Discussion in 'Secondary' started by GrahamEdgar, Jun 22, 2015.

  1. I am an experienced teacher that has recently been put on a support plan due to some requires improvement observations. My problem is I fall to pieces when people watch me. Not had this problem before. Slt being supportive, but I understand I am on thin ice.



    any advice for these nerves?
     
  2. Skeoch

    Skeoch Star commenter

    Paradoxically, be observed more often. If colleagues of all descriptions are in and out of your classroom, they become part of the normal furniture there. Maybe invite a colleague to observe you as a volunteer - perhaps looking for the issues raised in your RI observations. Perhaps get a colleague to observe a specific pupil or group of pupils for pastoral reasons (I found this hugely useful as an observer to understand what my tutor group were doing in class). Perhaps do some observing yourself.
     
  3. Compassman

    Compassman Star commenter

    You don't fatten a pig by weighing it all the time.......
     
  4. Skeoch

    Skeoch Star commenter

    @Compassman, that's not what I meant. My line of thinking is that if observation is a rare event, it gets scarier; if it's part of the everyday scheme of things, it's potentially less scary.

    If we can pop in to each others' lessons to observe a teacher in order to learn from them, or to observe a class in order to better understand some of the children, or to observe a teacher in order to help them improve, then that must be a good thing. And I'm using the phrase pop in to suggest that it won't be a great all-singing all-dancing affair.

    And of course just observing isn't all that much use - the evidence collected must then be made useful in informing good practice. Most sports coaches will say that their athletes need to be told what they are doing and how to improve it, as observing yourself in action is rarely as fruitful as the external observer's view.

    I had the pleasure of working in a Dept where teachers would happily drop in to lessons and - if appropriate - join in too; and where informal feedback was willingly given and received. That meant that formal observations would very rarely result in surprise outcomes.
     
  5. Morninglover

    Morninglover Star commenter



    But that's not what 'lesson observations' have become. Before I retired it was clear that, if one didn't put on an 'interview' lesson, you would be criticised and, 'failed'.



    Now I was fireproof (as I was on fixed term contracts - they needed me as much or more than I needed them), but for most teachers this was threatening and extremely stressful.

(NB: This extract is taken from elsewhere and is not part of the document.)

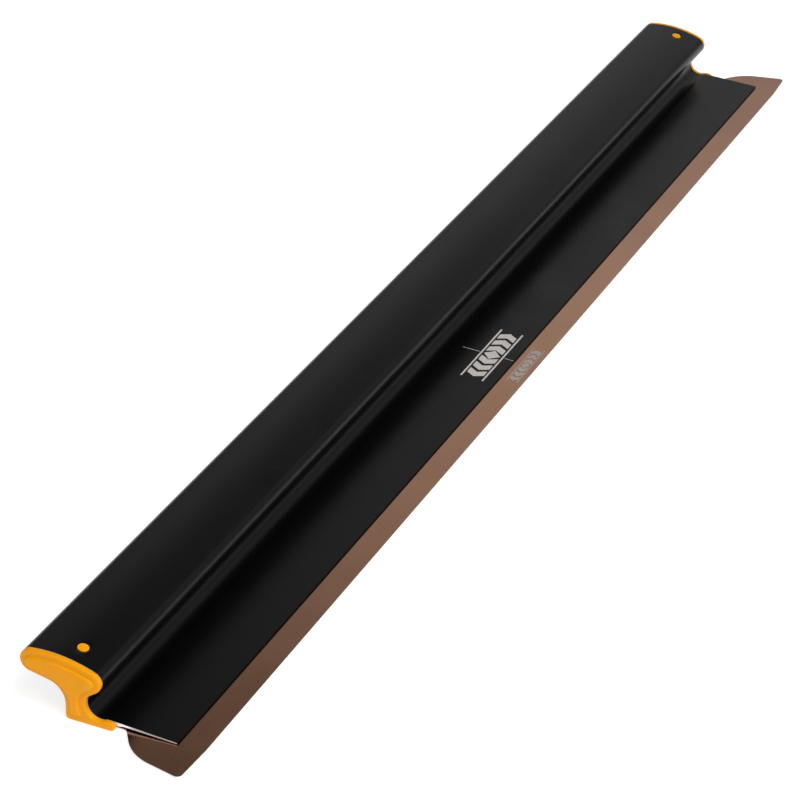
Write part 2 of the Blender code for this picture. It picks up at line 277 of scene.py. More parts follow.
def draw_sill(pen, inset):
    """The soft ridge between the front panel and the finger groove, and where the groove starts."""
    end = bearing(SILL_CENTRE, GROOVE_CENTRE)
    pen.turn(SILL_CENTRE, SILL_RADIUS - inset, PANEL_NORMAL, end, 8)
    return end - 180


def draw_handle(pen):
    """The whole section of the extrusion: panel, palm rest, neck, foot, slot and cavity."""
    front_low = (PANEL_FRONT_Y + PANEL_CORNER, SLOT_TOP + PANEL_CORNER)
    front_high = (PANEL_FRONT_Y + PANEL_CORNER, SLOT_TOP + PANEL_EDGE - PANEL_CORNER)
    pen.turn(front_low, PANEL_CORNER, 270, 180, 6)
    pen.turn(front_high, PANEL_CORNER, 180, PANEL_NORMAL, 6)
    pen.flat_run(on_circle(SILL_CENTRE, SILL_RADIUS, PANEL_NORMAL))
    draw_head(pen, 0, draw_sill(pen, 0), HOLLOW_END)
    pen.flat_run((HEEL_Y, HEEL_RADIUS))
    pen.turn((HEEL_Y - HEEL_RADIUS, HEEL_RADIUS), HEEL_RADIUS, 0, -90, 12)
    pen.flat_run((LIP_Y + LIP_RADIUS, 0))
    pen.turn((LIP_Y + LIP_RADIUS, LIP_RADIUS), LIP_RADIUS, -90, -180, 8)
    pen.to((LIP_Y, LIP_TOP), (CAVITY[1], LIP_TOP), (CAVITY[1], CAVITY_TOP))
    pen.to((CAVITY[0], CAVITY_TOP), (CAVITY[0], SLOT_TOP), (SLOT_Y, SLOT_TOP), PANEL_RAMP)
    pen.flat_run(on_circle(front_low, PANEL_CORNER, 270))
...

    Incidentally the time taken in planning such observation lessons meant that other classes were disadvantaged - less time to mark their work, prepare their lessons, less energy to teach them etc.
     
  6. Piranha

    Piranha Star commenter

    I am sorry that this happened to you, but it is not the experience of everybody; not mine and I can't see that the OP is suggesting it happened to them. I gave up on producing special lessons some time ago, and have had no complaints from my line manager or OFSTED.

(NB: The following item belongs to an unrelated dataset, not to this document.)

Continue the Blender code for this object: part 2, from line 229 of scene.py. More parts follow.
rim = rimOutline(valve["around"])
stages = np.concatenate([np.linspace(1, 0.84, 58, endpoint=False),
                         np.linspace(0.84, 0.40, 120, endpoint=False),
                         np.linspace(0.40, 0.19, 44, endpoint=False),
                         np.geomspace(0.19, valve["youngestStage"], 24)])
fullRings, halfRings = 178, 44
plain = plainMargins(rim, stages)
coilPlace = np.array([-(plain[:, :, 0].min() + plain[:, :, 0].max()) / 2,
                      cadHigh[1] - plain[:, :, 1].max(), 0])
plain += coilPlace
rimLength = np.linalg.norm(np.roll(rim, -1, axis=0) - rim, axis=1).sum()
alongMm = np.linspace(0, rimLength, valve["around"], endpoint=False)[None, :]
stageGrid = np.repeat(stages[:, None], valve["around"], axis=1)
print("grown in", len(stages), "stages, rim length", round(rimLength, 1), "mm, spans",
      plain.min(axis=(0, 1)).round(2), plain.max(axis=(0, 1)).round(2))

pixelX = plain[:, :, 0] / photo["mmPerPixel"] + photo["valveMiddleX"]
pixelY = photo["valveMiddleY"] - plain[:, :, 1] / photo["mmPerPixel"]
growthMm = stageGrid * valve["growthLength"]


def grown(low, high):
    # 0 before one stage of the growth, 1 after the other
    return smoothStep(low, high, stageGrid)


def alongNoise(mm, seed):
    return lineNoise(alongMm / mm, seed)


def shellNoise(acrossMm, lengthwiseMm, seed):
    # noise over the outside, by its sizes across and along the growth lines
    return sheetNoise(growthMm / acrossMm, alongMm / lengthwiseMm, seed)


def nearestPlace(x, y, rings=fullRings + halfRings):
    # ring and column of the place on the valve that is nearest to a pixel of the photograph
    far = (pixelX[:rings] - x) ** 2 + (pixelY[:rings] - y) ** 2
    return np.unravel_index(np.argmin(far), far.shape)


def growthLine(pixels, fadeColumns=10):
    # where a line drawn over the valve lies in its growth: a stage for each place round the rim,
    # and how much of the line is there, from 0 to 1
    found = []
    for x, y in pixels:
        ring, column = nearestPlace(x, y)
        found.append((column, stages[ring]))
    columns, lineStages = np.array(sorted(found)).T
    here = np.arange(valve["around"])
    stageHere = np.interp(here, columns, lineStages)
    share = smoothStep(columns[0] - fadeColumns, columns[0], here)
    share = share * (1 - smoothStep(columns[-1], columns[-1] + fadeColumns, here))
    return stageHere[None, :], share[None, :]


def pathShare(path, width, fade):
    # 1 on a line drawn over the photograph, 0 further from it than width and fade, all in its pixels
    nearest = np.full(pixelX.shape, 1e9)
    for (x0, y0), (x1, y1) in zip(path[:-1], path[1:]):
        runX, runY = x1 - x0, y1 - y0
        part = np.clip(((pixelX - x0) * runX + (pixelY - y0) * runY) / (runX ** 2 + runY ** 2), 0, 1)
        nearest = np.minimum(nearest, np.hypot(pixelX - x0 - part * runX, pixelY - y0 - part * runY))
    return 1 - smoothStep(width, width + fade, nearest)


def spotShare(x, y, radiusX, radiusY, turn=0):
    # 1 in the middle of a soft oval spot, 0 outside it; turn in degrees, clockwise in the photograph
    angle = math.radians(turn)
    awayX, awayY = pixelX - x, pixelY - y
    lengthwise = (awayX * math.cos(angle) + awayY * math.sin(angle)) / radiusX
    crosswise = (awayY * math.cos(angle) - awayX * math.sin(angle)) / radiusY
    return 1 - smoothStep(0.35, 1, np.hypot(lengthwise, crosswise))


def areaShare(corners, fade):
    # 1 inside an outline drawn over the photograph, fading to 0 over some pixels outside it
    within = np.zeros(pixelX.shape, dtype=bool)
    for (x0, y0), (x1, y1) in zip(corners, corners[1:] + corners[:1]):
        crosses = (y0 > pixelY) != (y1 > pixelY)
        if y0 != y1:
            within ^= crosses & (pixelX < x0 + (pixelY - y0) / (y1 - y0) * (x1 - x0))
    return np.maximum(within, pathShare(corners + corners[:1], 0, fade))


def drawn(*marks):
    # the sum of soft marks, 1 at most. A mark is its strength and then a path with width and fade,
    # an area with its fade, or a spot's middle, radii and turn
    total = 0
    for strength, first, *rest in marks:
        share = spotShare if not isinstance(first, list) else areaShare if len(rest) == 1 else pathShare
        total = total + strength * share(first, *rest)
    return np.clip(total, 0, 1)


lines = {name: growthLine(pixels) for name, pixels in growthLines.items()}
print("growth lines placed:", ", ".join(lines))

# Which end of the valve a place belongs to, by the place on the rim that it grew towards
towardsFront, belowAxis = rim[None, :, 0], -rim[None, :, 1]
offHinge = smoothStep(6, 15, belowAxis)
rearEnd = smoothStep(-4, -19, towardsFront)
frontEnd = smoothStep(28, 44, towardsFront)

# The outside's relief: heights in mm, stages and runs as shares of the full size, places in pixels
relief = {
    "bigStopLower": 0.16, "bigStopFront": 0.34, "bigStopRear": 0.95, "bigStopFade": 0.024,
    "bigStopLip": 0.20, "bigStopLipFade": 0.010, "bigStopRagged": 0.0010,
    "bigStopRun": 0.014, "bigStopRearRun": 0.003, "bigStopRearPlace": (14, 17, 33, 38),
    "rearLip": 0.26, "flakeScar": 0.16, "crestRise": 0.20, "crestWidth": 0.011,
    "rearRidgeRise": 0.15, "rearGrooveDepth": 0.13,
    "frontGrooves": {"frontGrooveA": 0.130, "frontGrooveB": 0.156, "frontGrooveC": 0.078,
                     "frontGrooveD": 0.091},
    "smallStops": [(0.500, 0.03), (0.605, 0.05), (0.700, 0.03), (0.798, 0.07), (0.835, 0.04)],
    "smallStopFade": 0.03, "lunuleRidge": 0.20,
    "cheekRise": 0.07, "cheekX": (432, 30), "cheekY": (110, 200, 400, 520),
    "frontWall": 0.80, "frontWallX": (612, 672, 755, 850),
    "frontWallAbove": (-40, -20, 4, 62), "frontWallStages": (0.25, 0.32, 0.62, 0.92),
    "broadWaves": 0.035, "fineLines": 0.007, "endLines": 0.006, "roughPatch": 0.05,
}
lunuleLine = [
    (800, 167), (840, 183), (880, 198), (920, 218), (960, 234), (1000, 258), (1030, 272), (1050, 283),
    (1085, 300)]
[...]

    I think that the idea of getting others to observe is a good way of cutting back the fear of being observed (which I still struggle with). My department has regular learning walks when we all visit each other's lessons, including those of the HoD, and then discuss the best elements we have seen. Comments are recorded without the name of the person being observed, although we can all work out which are our own lessons, and I usually find the feedback quite affirming.
     
  7. jago123

    jago123 Established commenter

    Sorry to be blunt, but if you are an experienced teacher, you would be used to observations and therefore you shouldn't fall to pieces as you state?
     
  8. drek

    drek Star commenter

    I think it could be the fact that you have been put on support, and that once you are on this stage observations are not informal anymore. Every observation is one grade away from the 'formal' stage. That fact would be written down in your school's appraisal policy.
    The tone of the feedback should let you know where your management stand. Only you will know the way they are headed as regards your future in 'their' school.
    Some like to imagine that observation grades are 'standardised'. They are, but only to the will of the member of SLT, in a particular school, who placed you on 'support'. Pay attention to the way lead staff talk to you. If it is someone you trust, then perhaps letting them know you are nervous may help them support you through this stage.
    The 'lead' staff would be left in no doubt about what grade to give, at their endless 'performance' discussions. If it is left to the individuals, most teachers should be getting a range of grades, as the variables are large numbers of students, never the same 'group' and the measuring 'meter' is highly subjective!
    After seeing 'successful' staff being given 'outstanding' for ensuring that every single student on their internally assessed course gets a distinction, whether they really are working at that level or not, and the same staff being made lead, with no other experience, I no longer have any respect for the staff that 'train', 'mentor' and supposedly standardise each other to performance observe others.
    I too get nervous but now I make students and not these idiots and their untested strategies the focus.
     
  9. sabrinakat

    sabrinakat Star commenter

    What a patronising statement!
     
  10. Scintillant

    Scintillant Star commenter

    Your management should not need to observe you as they are doing, to know whether or not you are a competent teacher.

    I met a HT in our local pub a couple of weeks back, I didn't tell him my extensive teaching background... just gave him some rope... he told me exactly what he used capability and observations for - to quickly get rid of staff they don't want by increasing the workload and pressure until it becomes intolerable.
     
  11. keepthespirit

    keepthespirit New commenter

    What a mixed bag of posts ! I agree with the view to have more and then it will become a more familiar situation. You don't wait to become confident before doing something : you become confident by doing it.
    I think the problem is that observations have been warped into worry and control procedures. The element that needs to be revived in schools is trust.
    A co-operative approach, in my view, should lead to more improvement than a coercive one.
    Focus on the pupils and become absorbed in teaching.